• **Set task**: Write out, unaltered, each line from the top of the records below down to the line where "CUT_MARGIN = 0.01" appears, that line included.

• **Supplied data**:
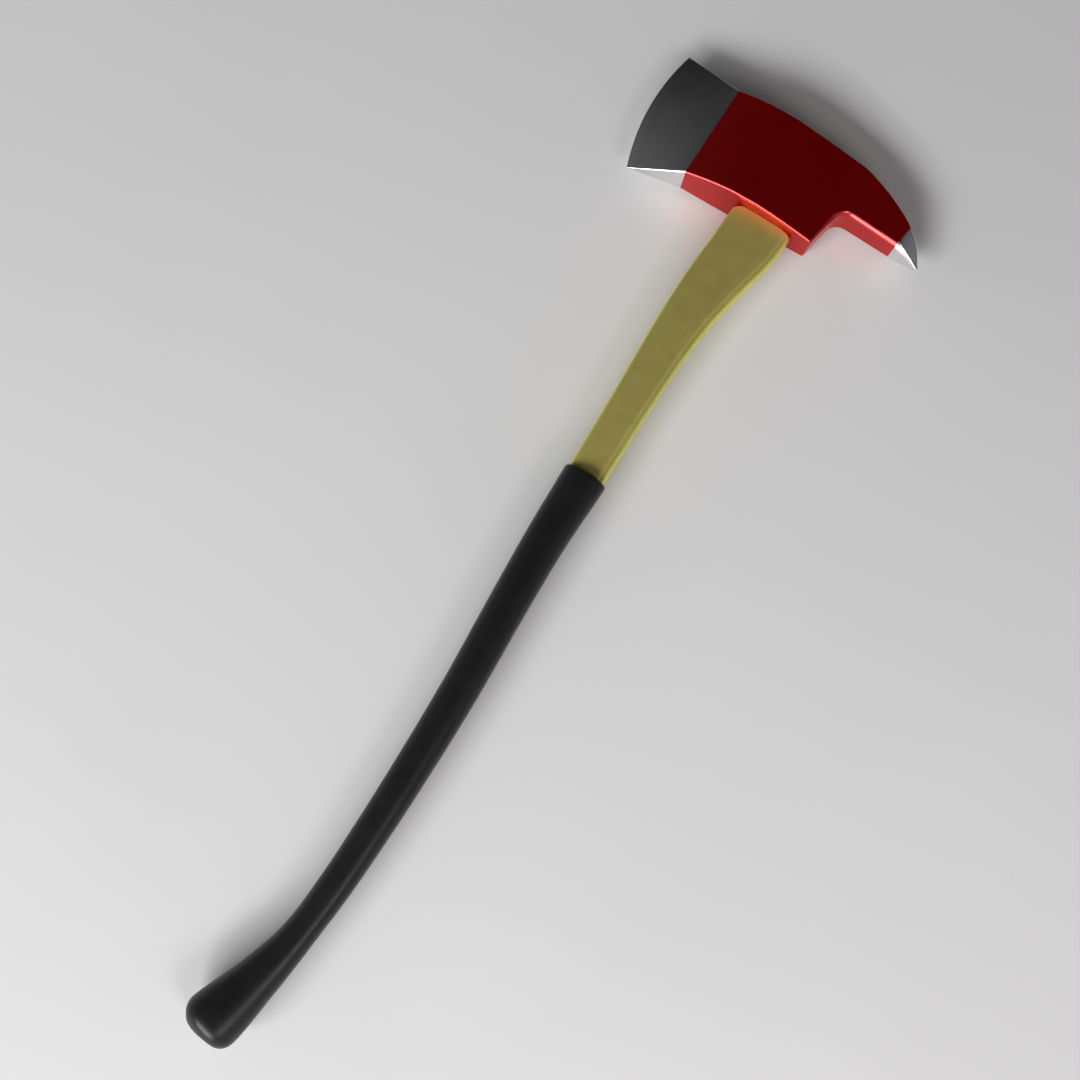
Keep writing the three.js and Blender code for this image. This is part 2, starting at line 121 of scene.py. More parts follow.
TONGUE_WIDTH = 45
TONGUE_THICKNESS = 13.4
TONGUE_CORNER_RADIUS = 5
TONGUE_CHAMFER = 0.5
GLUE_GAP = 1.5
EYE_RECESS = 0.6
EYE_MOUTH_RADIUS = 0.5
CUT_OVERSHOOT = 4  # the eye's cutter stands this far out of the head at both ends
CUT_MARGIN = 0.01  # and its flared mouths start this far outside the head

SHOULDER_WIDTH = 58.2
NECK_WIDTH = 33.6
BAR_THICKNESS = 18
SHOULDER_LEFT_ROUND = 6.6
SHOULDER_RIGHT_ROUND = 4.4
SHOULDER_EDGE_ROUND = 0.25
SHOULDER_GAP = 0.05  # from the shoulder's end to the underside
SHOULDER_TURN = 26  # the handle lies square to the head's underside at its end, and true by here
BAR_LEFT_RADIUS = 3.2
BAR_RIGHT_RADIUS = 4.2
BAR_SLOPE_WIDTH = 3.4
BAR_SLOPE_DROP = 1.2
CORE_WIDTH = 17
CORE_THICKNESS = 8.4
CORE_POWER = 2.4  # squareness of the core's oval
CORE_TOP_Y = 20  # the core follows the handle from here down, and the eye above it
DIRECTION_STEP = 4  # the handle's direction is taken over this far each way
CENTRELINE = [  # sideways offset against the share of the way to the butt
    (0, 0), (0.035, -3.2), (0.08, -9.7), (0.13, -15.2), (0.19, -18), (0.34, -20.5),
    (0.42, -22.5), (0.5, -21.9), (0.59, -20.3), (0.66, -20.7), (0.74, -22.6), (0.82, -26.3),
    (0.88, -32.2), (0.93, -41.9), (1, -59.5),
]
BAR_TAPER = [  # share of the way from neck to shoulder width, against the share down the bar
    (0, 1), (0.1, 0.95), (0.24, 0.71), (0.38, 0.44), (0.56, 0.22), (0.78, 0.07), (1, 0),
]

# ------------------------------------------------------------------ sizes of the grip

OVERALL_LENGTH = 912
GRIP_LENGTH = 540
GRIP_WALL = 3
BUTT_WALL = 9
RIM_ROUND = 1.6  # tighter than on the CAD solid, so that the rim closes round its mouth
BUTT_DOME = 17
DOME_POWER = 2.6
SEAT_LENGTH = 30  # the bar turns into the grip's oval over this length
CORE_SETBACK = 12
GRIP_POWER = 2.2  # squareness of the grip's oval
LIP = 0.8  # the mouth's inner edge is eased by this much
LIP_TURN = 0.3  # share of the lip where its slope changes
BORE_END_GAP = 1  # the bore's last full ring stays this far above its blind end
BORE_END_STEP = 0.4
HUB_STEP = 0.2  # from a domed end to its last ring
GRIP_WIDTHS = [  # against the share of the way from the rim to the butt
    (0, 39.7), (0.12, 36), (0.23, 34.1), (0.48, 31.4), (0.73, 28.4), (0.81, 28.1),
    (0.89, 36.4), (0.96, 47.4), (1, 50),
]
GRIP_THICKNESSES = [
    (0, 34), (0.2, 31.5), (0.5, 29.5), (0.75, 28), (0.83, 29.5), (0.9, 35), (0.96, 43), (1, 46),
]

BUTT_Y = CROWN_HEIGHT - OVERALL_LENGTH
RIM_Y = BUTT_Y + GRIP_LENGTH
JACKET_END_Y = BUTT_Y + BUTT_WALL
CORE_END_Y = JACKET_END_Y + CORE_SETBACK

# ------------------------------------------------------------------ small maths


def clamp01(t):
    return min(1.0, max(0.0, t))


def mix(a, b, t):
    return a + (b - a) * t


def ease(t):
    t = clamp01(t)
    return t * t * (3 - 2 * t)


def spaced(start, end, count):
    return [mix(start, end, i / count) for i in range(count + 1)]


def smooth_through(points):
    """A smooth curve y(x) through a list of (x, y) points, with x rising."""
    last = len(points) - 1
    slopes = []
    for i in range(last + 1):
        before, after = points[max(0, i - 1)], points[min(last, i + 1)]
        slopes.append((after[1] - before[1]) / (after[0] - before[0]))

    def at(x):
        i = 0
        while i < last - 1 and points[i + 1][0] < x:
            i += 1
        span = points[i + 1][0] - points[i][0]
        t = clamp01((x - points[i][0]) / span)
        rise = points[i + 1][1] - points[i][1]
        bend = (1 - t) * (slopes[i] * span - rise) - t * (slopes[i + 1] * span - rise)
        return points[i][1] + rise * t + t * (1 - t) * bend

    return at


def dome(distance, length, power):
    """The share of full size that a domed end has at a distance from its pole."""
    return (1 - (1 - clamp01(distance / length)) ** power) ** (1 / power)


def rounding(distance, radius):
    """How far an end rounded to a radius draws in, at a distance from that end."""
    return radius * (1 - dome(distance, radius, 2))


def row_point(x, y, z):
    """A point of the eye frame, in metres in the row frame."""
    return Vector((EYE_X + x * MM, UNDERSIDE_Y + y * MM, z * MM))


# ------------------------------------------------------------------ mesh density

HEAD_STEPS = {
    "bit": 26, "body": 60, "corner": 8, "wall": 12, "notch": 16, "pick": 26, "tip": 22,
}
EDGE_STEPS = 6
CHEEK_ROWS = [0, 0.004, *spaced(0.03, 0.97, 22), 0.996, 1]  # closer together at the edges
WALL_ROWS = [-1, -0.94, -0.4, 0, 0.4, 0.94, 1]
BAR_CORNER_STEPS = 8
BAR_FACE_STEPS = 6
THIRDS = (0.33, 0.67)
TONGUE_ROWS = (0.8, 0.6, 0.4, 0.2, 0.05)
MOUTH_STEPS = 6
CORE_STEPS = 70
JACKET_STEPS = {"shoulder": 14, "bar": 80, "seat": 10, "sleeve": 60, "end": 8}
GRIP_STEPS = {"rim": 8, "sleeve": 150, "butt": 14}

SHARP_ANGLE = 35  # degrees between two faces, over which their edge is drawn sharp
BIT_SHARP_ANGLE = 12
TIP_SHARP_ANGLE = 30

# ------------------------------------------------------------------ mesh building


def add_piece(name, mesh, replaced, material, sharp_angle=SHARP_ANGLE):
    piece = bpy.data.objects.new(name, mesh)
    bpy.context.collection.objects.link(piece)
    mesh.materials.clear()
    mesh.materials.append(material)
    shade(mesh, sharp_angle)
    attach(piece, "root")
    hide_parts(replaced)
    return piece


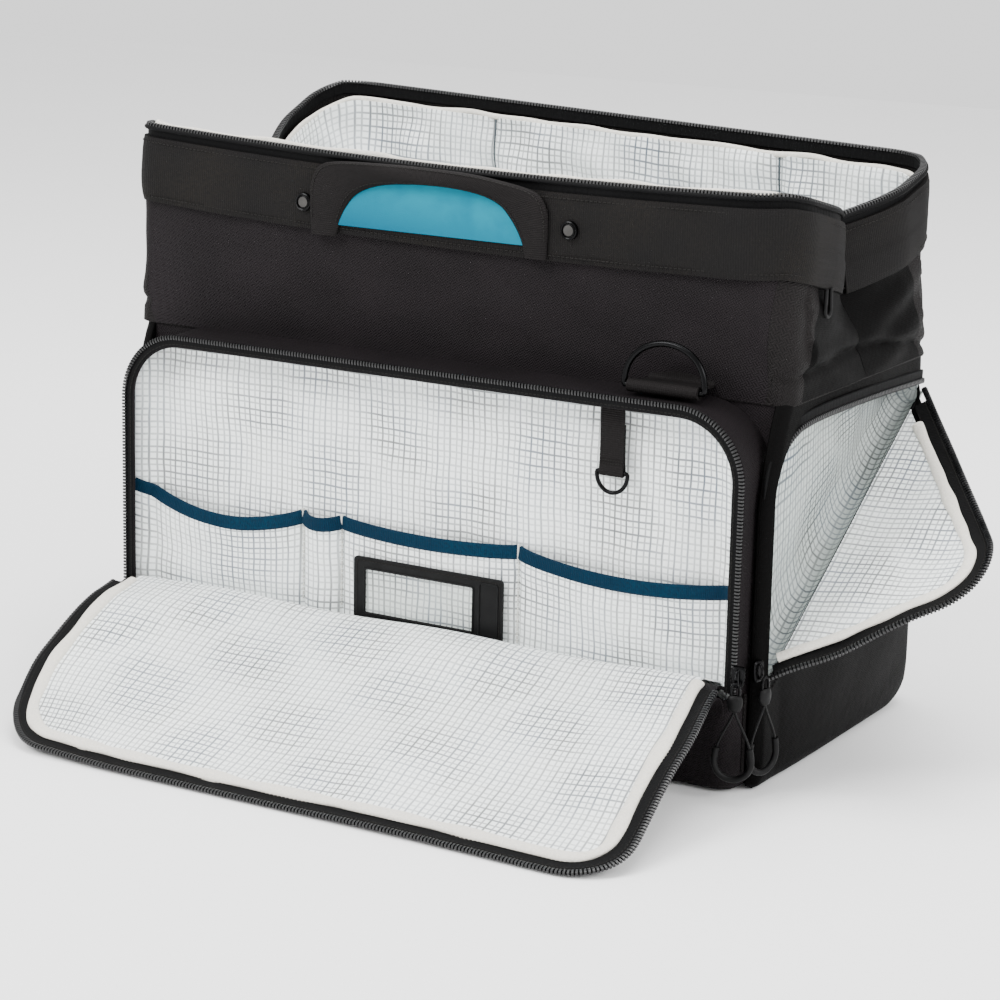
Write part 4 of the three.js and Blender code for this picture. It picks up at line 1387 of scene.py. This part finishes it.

• **Solution for this problem**:
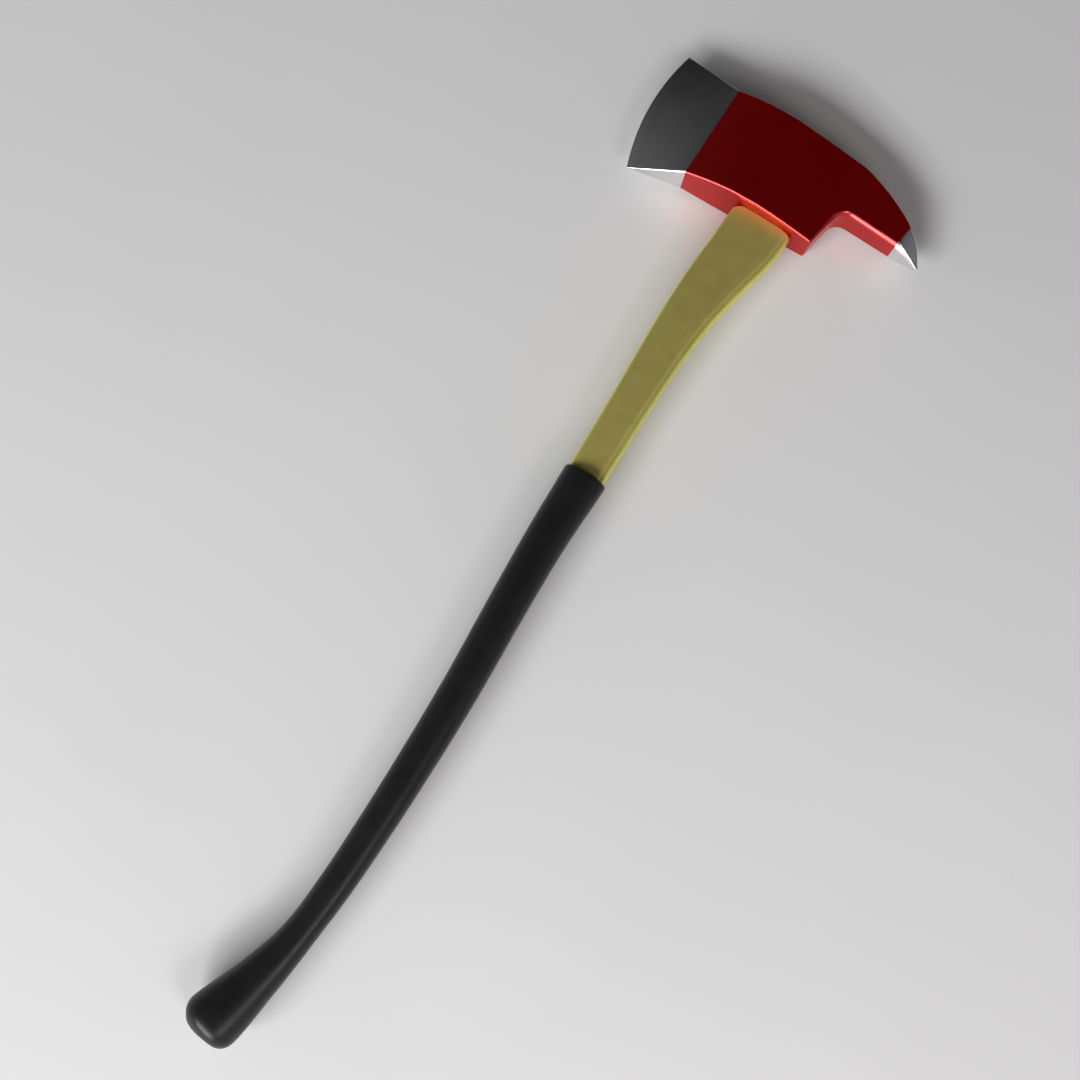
Keep writing the three.js and Blender code for this image. This is part 2, starting at line 121 of scene.py. More parts follow.
TONGUE_WIDTH = 45
TONGUE_THICKNESS = 13.4
TONGUE_CORNER_RADIUS = 5
TONGUE_CHAMFER = 0.5
GLUE_GAP = 1.5
EYE_RECESS = 0.6
EYE_MOUTH_RADIUS = 0.5
CUT_OVERSHOOT = 4  # the eye's cutter stands this far out of the head at both ends
CUT_MARGIN = 0.01  # and its flared mouths start this far outside the head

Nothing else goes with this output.